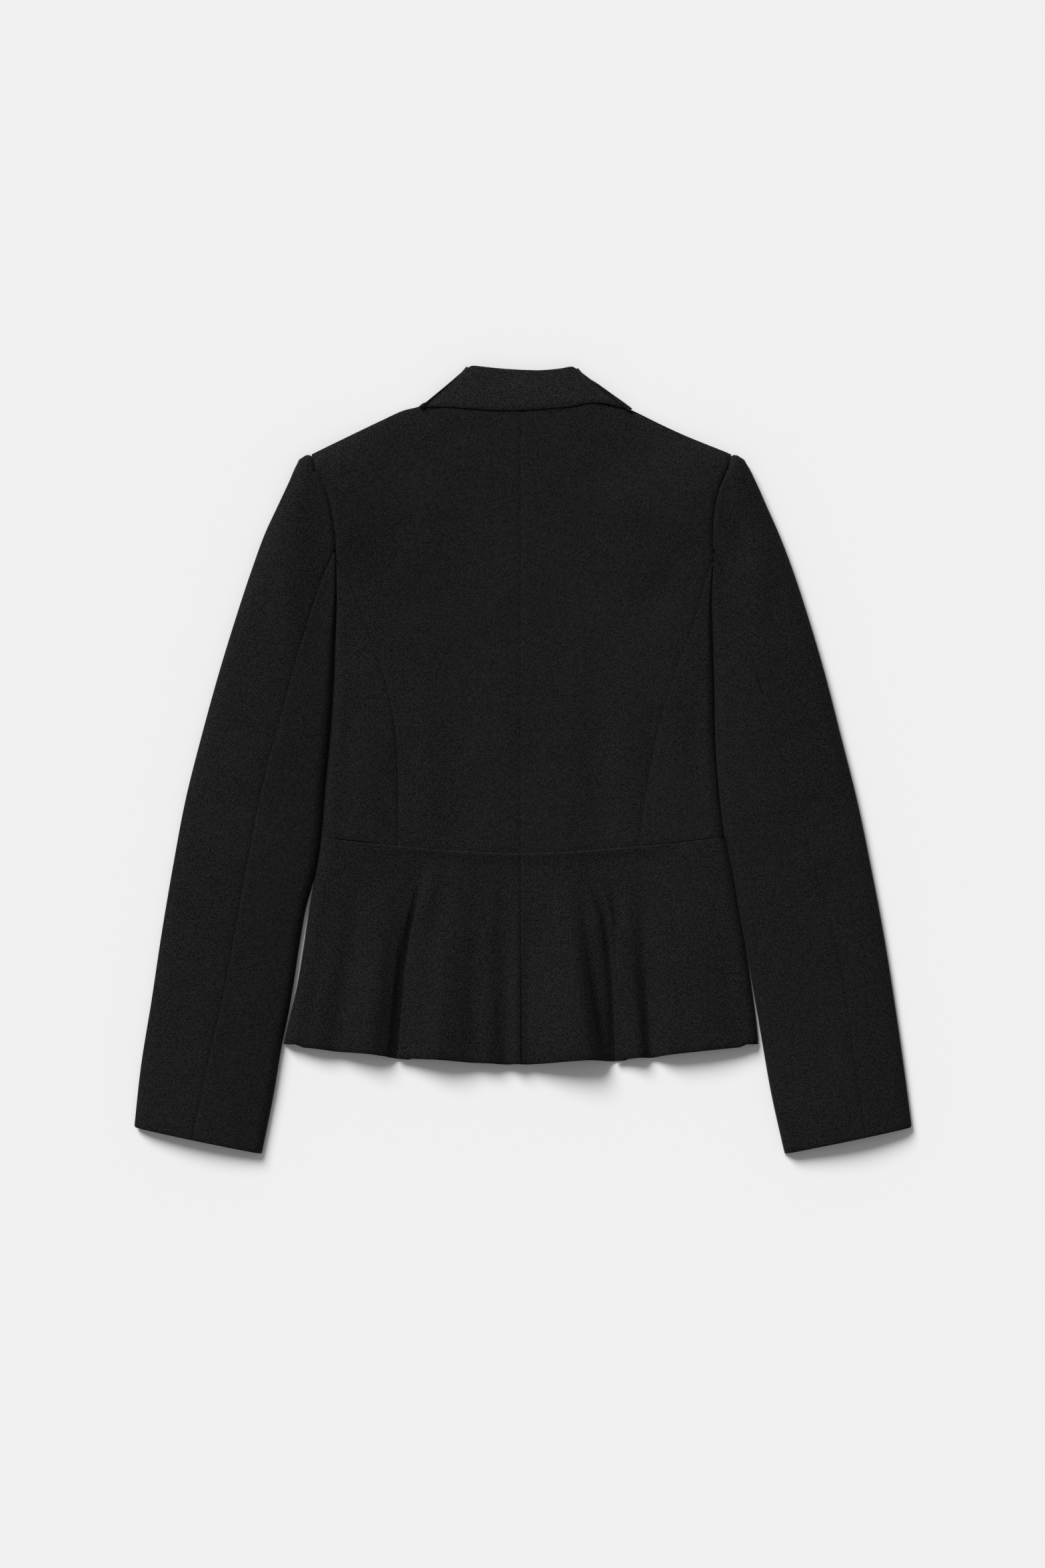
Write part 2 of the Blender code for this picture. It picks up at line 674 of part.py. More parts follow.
def under_sleeve(side, name):
    """Under sleeve: from the elbow seam, round the inner edge, to the forearm seam underneath."""
    grid = []
    for y_inner, y_outer in sleeve_rows():
        if y_inner > SLEEVE_FORK_Y:
            continue
        inner, outer, length, height, elbow, under, _ = sleeve_section(side, y_inner, y_outer)
        gap = SEAM / 2 / length
        width = mix(1.2, 8.0, ease((184 - y_inner) / 45))
        start = elbow - gap
        width = min(width / length, start * 0.6)
        middle = EDGE_SHARE * height(0)
        row = []
        for i in range(3):
            f = mix(start, width, i / 3)
            spot = inner.lerp(outer, f)
            row.append(Vector((spot.x, spot.y, height(f))))
        for turn in (90, 65, 40, 20, 0):
            angle = math.radians(turn)
            spot = inner.lerp(outer, width * (1 - math.cos(angle)))
            row.append(Vector((spot.x, spot.y, middle + (height(width) - middle) * math.sin(angle))))
        end = under - gap
        low = min(5.0 / length, end * 0.6)
        for turn in (30, 60, 90):
            angle = math.radians(turn)
            spot = inner.lerp(outer, low * (1 - math.cos(angle)))
            row.append(Vector((spot.x, spot.y, middle * (1 - math.sin(angle)))))
        spot = inner.lerp(outer, end)
        row.append(Vector((spot.x, spot.y, 0.0)))
        grid.append(row)
    return cloth(name, grid, UNDER_COLOUR)


def lap_points(lap, t, base):
    """The folded-over part of a peplum row: under layer, turn, middle layer, edge and upper layer."""
    waist_x, hem_x, overlap, low, start = lap
    x = mix(waist_x, hem_x, t**0.8)
    grown = ease(share(t, start - 0.12, start + 0.42))
    wide = overlap * share(t, start, 1.0) if t > start else 0.0
    floor = mix(base, low, ease(t * 2.2))
    folded = (
        (-5.0, 0.0),
        (wide - 1.0, 0.0),
        (wide + 0.4, 0.4),
        (wide - 1.0, 0.9),
        (2.4, 1.0),
        (0.0, 3.1),
        (2.4, 5.2),
        (8.0, 7.0),
    )
    rise = 7.0 * ease(t * 1.6)
    found = []
    for i, (along, up) in enumerate(folded):
        flat_x = -5.0 + 13.0 * i / 7
        flat_z = rise * ease(i / 7)
        found.append((x + mix(flat_x, along, grown), floor + mix(flat_z, up, grown)))
    return found


def peplum_row(side, t):
    """Control points (x, z) of a peplum row's top, at a share of the way from the waist to the hem."""
    waves, lap = (WAVES_LEFT, LAP_LEFT) if side < 0 else (WAVES_RIGHT, LAP_RIGHT)
    found = []
    for wave in waves:
        if wave == "lap":
            base = top_height(side, CENTRE + lap[0], -80)
            found += [(CENTRE + x, z) for x, z in lap_points(lap, t, base)]
            continue
        waist_x, hem_x, height, start = wave
        x = CENTRE + mix(waist_x, hem_x, t)
        base = top_height(side, CENTRE + waist_x, -80)
        found.append((x, mix(base, height, ease(share(t, start * 0.6, 1.15)))))
    return found


def smooth_through(points, steps):
    """Points of a soft curve through control points, with the given number of steps in each span."""
    found = []
    last = len(points) - 1
    for i in range(last):
        a, b = Vector(points[max(i - 1, 0)]), Vector(points[i])
        c, d = Vector(points[i + 1]), Vector(points[min(i + 2, last)])
        for k in range(steps):
            t = k / steps
            spot = b * 2 + (c - a) * t + (a * 2 - b * 5 + c * 4 - d) * t**2 + (b * 3 - a - c * 3 + d) * t**3
            found.append(spot / 2)
    return found + [Vector(points[-1])]


def peplum_back(side, name):
    """Flared peplum with its folds, from the centre seam round the side to the side seam underneath."""
    column = side_column(side)
    inset = SEAM / 2
    grid = []
    for step in range(PEPLUM_ROWS + 1):
        t = step / PEPLUM_ROWS
        spots = peplum_row(side, t)
        spots = spots[::-1] if side < 0 else spots
        spots[0] = (spots[0][0] + side * inset, spots[0][1])
        row = []
        for spot in smooth_through(spots, 2):
            top, bottom = waist_y(spot.x / mix(1, HEM_FLARE, t)) - inset, hem_y(spot.x)
            row.append(Vector((spot.x, mix(top, bottom, t), spot.y)))
        y = mix(waist_y(WAIST_SIDE_X) - inset, HEM_SIDE_Y, t)
        x_edge = side * lookup(BODY_EDGE, y, column)
        height = mix(row[-1].z, SIDE_HEM_HEIGHT, 0.5)
        x_under = side_seam(side, y).x + side * inset
        arc = side_contour(side, row[-1].x, row[-1].y, x_edge, y, x_under, y, lambda f: height, 8.0, 1)
        grid.append(row + arc[1:])
    return cloth(name, grid, PEPLUM_COLOUR, check=(0, 3), even=False)


def peplum_front(side, name):
    """Plain peplum front underneath, from the centre to the side seam."""
    inset = SEAM / 2
    grid = []
    for t in (0.0, 0.2, 0.4, 0.6, 0.8, 1.0):
        row = []
        y_side = mix(waist_y(WAIST_SIDE_X) - inset, HEM_SIDE_Y + FRONT_HEM_SHORT, t)
        outer = side_seam(side, y_side).x - side * 2 * SEAM
        inner = CENTRE + side * mix(inset, 5.0, t)
        for i in range(8):
            s = i / 7
            x = mix(inner, outer, s)
            top = waist_y(x / mix(1, HEM_FLARE, t)) - inset
            bottom = hem_y(x * 1.08) + FRONT_HEM_SHORT
            bottom += 5.0 * (1 - ease(s * 7)) if i == 0 else 0.0
            y = mix(top, bottom, t) if i < 7 else y_side
            row.append(Vector((x, y, 0.0)))
        grid.append(row)
    return cloth(name, grid, FRONT_COLOUR, faces_up=False)


for old in list(bpy.data.objects):
    bpy.data.objects.remove(old)
parts = bpy.data.collections.new("peplum_jacket")
bpy.context.scene.collection.children.link(parts)

for side, word in ((-1, "left"), (1, "right")):
    back(side, "back_" + word)
    side_panel(side, "side_" + word)
    front(side, "front_" + word)
    lapel(side, "lapel_" + word)
    top_sleeve(side, "top_sleeve_" + word)
    under_sleeve(side, "under_sleeve_" + word)
    peplum_back(side, "peplum_back_" + word)
    peplum_front(side, "peplum_front_" + word)
collar("collar")
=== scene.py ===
import math

import bpy
import numpy as np
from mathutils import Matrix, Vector


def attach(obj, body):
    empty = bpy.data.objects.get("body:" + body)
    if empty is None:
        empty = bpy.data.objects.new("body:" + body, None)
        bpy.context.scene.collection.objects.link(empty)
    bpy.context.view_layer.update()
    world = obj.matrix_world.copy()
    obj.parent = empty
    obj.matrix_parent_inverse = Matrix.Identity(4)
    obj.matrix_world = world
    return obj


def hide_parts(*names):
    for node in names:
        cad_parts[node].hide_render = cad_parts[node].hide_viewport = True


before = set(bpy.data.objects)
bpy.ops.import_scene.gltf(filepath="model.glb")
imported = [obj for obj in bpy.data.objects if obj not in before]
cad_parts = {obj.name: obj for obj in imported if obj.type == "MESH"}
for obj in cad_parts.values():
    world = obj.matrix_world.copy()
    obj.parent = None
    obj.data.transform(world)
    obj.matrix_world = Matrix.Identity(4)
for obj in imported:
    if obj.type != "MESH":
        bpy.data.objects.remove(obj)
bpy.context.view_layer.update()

# Back: two panels of black wool flannel, sewn together down the centre. Shoulders and armholes are cut along
# their upper and outer edges, and the lower edges meet the peplum at the waist seam.
# Sizes here are in millimetres, and become metres in wool_piece().
MM = 0.001
SEAM = -0.16  # sewn pieces press into each other by this much at a seam
CLOTH = 1.5  # thickness of the flannel with its fusing
CENTRE = -2.0  # X of the centre-back and centre-front seams
CENTRE_TOP = 7.1  # top of the back along its centre
NECK_MIDDLE = 4.6  # height of the collar's side folds
SIDE_RISE = 3.4
PAD_RISE = 6.0  # the shoulder stands up over its fullness
SHOULDER_FALL = 2.4  # the back falls away towards the shoulders' edge
TIP_Y = 270.6
CAP_ROUND = 15.0  # the sleeve head's round at the shoulder tip
WAIST_CENTRE_Y = -83.4
WAIST_DIP = 14.6
WAIST_SIDE = 178.0  # half width of the body at the waist
NECK_SIDE = 75.0  # from the centre to where neck and shoulder meet
WAIST_END_Y = WAIST_CENTRE_Y + 7.3  # where the princess seams reach the waist
ARMHOLE_FOOT_Y = 177.0
NECK_SEAM_Y = 316.0
FINE = 3.2  # largest step of a fine grid
SEAM_TURN = (1.0, 3.0)  # how deep a sewn edge turns in, and over what width
RIGHT_SEAM_TURN = (0.7, 3.0)  # the right side's seams are pulled flatter
HEM_TURN = (0.9, 2.2)
NO_TURN = (0.0, 1.0)

# y, left, right: the body's half width from X = 0, where it meets the sleeves and below
BODY_EDGE = (
    (270.6, 187.0, 184.5),
    (257, 183.6, 180.5),
    (244, 176.7, 175.0),
    (234, 172.6, 171.8),
    (223, 169.8, 169.4),
    (208, 167.0, 168.0),
    (195, 165.4, 167.5),
    (177, 164.9, 167.9),
    (142, 164.4, 166.6),
    (103, 166.0, 168.0),
    (65, 167.6, 169.4),
    (20, 170.8, 170.2),
    (-25, 175.0, 173.4),
    (-69, 178.6, 178.8),
    (-97, 183.0, 184.2),
    (-130, 188.8, 189.6),
    (-165, 194.0, 196.0),
    (-200, 199.8, 202.2),
    (-225, 205.6, 205.8),
    (-251, 211.8, 208.6),
)
# y, left, right: the princess seams of the back
PRINCESS_SEAM = (
    (177, 164.9, 167.9),
    (165, 157.6, 163.6),
    (153, 150.9, 159.6),
    (126, 141.0, 152.6),
    (98, 131.4, 142.4),
    (67, 120.8, 131.0),
    (34, 113.6, 121.4),
    (-2, 110.8, 113.2),
    (-33, 110.2, 108.0),
    (-76.1, 110.6, 102.3),
)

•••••

* DIRECTIONS: In the listing above, find the line with "for side, word" and the line with "if empty is", then print exactly those two lines and every line between them, and nothing more.

* SOLUTION FOR THIS PROBLEM:
for side, word in ((-1, "left"), (1, "right")):
    back(side, "back_" + word)
    side_panel(side, "side_" + word)
    front(side, "front_" + word)
    lapel(side, "lapel_" + word)
    top_sleeve(side, "top_sleeve_" + word)
    under_sleeve(side, "under_sleeve_" + word)
    peplum_back(side, "peplum_back_" + word)
    peplum_front(side, "peplum_front_" + word)
collar("collar")
=== scene.py ===
import math

import bpy
import numpy as np
from mathutils import Matrix, Vector


def attach(obj, body):
    empty = bpy.data.objects.get("body:" + body)
    if empty is None:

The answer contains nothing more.